The cut-throat competition for this thin-walleted clientele is evident in the crab houses’ marketing strategies. Bay Island’s motto, “Can’t Be Beat,” is printed on its plastic carryout bags, which also feature its mascot, a fierce-looking crab wearing boxing gloves. At Best Crabs, a hand-painted sign out front reads, “Bigger Better Over Here,” and one inside claims that “nothing will make ‘their’ crabs taste better.”

This smack-talking tone, appropriately enough, is reminiscent of a mind-set known as “the crab mentality,” inspired by the behavior live crabs display when put en masse into pots. As individual crabs try to escape, others grab at them and pull them back, ensuring that all share in their collective fate. In the case of the crabs, that fate is the steamer; in the case of the Crab Corner carryouts, it is relatively low prices for crabs—a plus for customers, who rave about all three places in online reviews.

“I’ve had a lot of crab claiming to be Maryland crab, but I have yet to have crab like this!” writes one Bay Island reviewer, adding that the “seasoning is amazing! Perfectly blended, perfectly spicy!” Another says “this place is really a locals’ joint due to the somewhat sketchy location, but the service is friendly and generous and the crabs are a decent size and good eating.”

Best Crabs gets concise, thumbs-up treatment: “Crabs are steamed hot and are very good!!!” writes one, while another adds, “Good crabs, cheap,” and yet another confirms the boast in the name: “The crabs there are the best.”

Sea Pride’s secret spice earns its special treatment, including the ringing endorsement of a long-traveling customer from Virginia, who says, “any time we have a crab feast we drive to Baltimore” to get them, and that “no others compare to Sea Pride,” where “the spice they use is not Old Bay, they won’t give you the recipe, but it really makes these crabs.” Another reviewer jokes that “here you can kill two birds with one stone” because you “can buy crabs and crack on the same block,” but contends that Sea Pride’s crabs “are so far above good that you will find yourself here the next day.”

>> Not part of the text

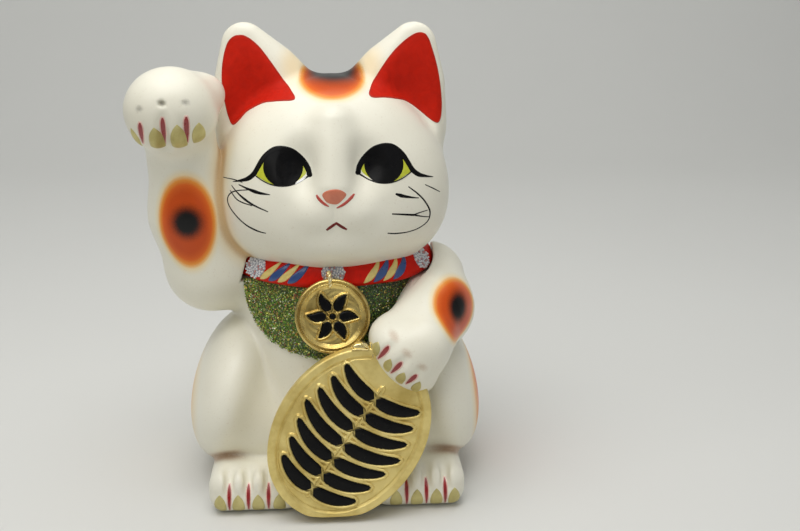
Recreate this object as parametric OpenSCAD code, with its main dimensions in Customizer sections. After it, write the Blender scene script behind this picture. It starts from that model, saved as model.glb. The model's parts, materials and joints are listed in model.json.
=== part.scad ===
// Beckoning cat figurine: glazed earthenware, cast hollow in separate pieces and luted together.
// Millimetres, +Z up, base on Z = 0. The cat faces -Y, so its own right side is -X.

/* [Head] */
// Half width of the skull
head_half_width = 61; // [58:0.5:63]
// Half depth of the skull
head_half_depth = 50; // [47:0.5:52]
// Height of the middle of the skull above the base
head_height = 173; // [171:0.5:175]
// Half height of the skull
head_half_height = 46; // [44:0.5:48]
// Height of the ear tips' centres
ear_tip_height = 237.7; // [230:0.1:239]
// Radius of the rounded ear tips
ear_tip_radius = 12.3; // [10:0.1:13]

/* [Body] */
// Half width of the torso at the hips
hip_half_width = 58; // [54:0.5:60]
// Half depth of the torso at the hips
hip_half_depth = 62; // [59:0.5:64]
// Half width of the chest
chest_half_width = 52; // [50:0.5:54]
// How far each haunch's middle stands from the middle plane
haunch_offset = 58.5; // [56:0.5:60]
// Wall thickness of the hollow castings
wall = 5; // [4:0.25:6]
// Height of the seam between the body and head castings
seam_height = 129; // [128:0.25:130]

/* [Base] */
// Thickness of the closing tile in the base
tile_thickness = 5; // [4:0.5:7]
// Radius of the vent hole in the base tile
vent_radius = 12; // [8:0.5:15]
// Radial gap between the tile and the body's wall
tile_gap = 0.3; // [0.2:0.05:0.6]

/* [Limbs] */
// Height of the middle of the raised paw
raised_paw_height = 208; // [205:0.5:213]
// Radius of the raised forearm below the paw
forearm_radius = 18.5; // [17:0.25:20]
// Half depth of the lowered paw, from its back to the toes
lowered_paw_radius = 17.5; // [16:0.25:19]
// Half width of each foot
foot_half_width = 25; // [23:0.5:26]
// Half height of each foot
foot_half_height = 11.5; // [10.5:0.25:13]

/* [Coin] */
// Half width of the oval coin
coin_half_width = 38.3; // [36:0.1:39]
// Half length of the oval coin
coin_half_length = 48.5; // [46:0.5:49]
// Thickness of the coin at its rim
coin_thickness = 8; // [7:0.5:9]
// How far the coin leans over sideways, degrees
coin_tilt = 35.5; // [32:0.5:38]

/* [Collar and bell] */
// Height of the middle of the collar
collar_height = 123.8; // [123:0.2:124.5]
// Height of the collar band
collar_band = 14.5; // [13:0.25:16]
// Radius of the round bell plate
bell_radius = 19.5; // [18:0.25:20]
// Thickness of the bell plate at its rim
bell_thickness = 7; // [6:0.5:8]

/* [Hidden] */

ivory = [0.93, 0.91, 0.86];
red = [0.72, 0.10, 0.06];
green = [0.18, 0.34, 0.12];
gold = [0.78, 0.66, 0.32];
black = [0.03, 0.03, 0.03];
steps = 15;
// How much thinner the ears are from front to back than from side to side
ear_squeeze = 1.45;
vent_back = 24;

coin_centre = [6.5, -74, 46.4];
// How square the coin's oval is; 2 is a plain ellipse.
coin_power = 2.05;
coin_lean = -8;
bell_centre = [-1, -55, 104];
bell_lean = -14;
foot_centre = [43, -40, foot_half_height];
foot_half_depth = 33;
elbow = [-67, -8, 120];
lowered_elbow = [55, -21.7, 96.6];
lowered_wrist = [44.5, -65.5, 90.1];
lowered_paw = [34.8, -63, 83.8];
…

On a recent visit to Crab Corner, City Paper went to each crab house and asked for the same thing: “a dozen of your largest males.” This uniform request resulted in three vastly different orders, though all of them were generous in terms of crab counts, which far exceeded a dozen. Sea Pride quickly handed over a $30 bag of reheated crabs. Bay Island charged $40 for a bag, also reheated. At Best Crabs, a bag of freshly steamed crabs cost $60, plus a long wait while they cooked. The more money spent, the heavier the bag.

All who shared in eating them agreed on how to rank the quality. The best, most meaty, and largest were the pricey, freshly steamed ones from Best Crabs. Next up was Sea Pride’s, which were perfectly good for being reheated, followed by Bay Island’s, which were soggy and nothing to brag about.

The experience at Bay Island suggests that patrons interested in the biggest possible crabs should press about their availability, because Moree, after learning that City Paper was there doing an article, said he had some huge ones for $65 a dozen. The request for the largest available males, though, had already been taken, and yielded the lackluster $40 bag.

A famous aficionado of Crab Corner culture, former Sun scribe and The Wire producer David Simon, says in a recent e-mail from New Orleans that he misses Sea Pride, which is his favorite. Simon worked there for a few days in the 1990s because Gary McCullough, the late protagonist of The Corner, in which Simon explored the tragic hopelessness of the drug war, was an employee. (McCullough, an addict, died before the book was published.)

Simon recalls that “after working a day in a Southwest Baltimore crab house, you go home and have crab dreams at night.” One day, he continues, a bushel of live crabs broke open, and watching them “race sideways around Monroe Street, trying to escape in every direction, is genuinely funny to me for some reason. I haven’t had Sea Pride crabs for a couple years now. Their spice is one of the best in the city. This is making me homesick.”

Rest assured, Simon: When you get home, Crab Corner will be there, smelling of crabs and showing off that crab mentality that, thankfully, means good, cheap crabs for the masses.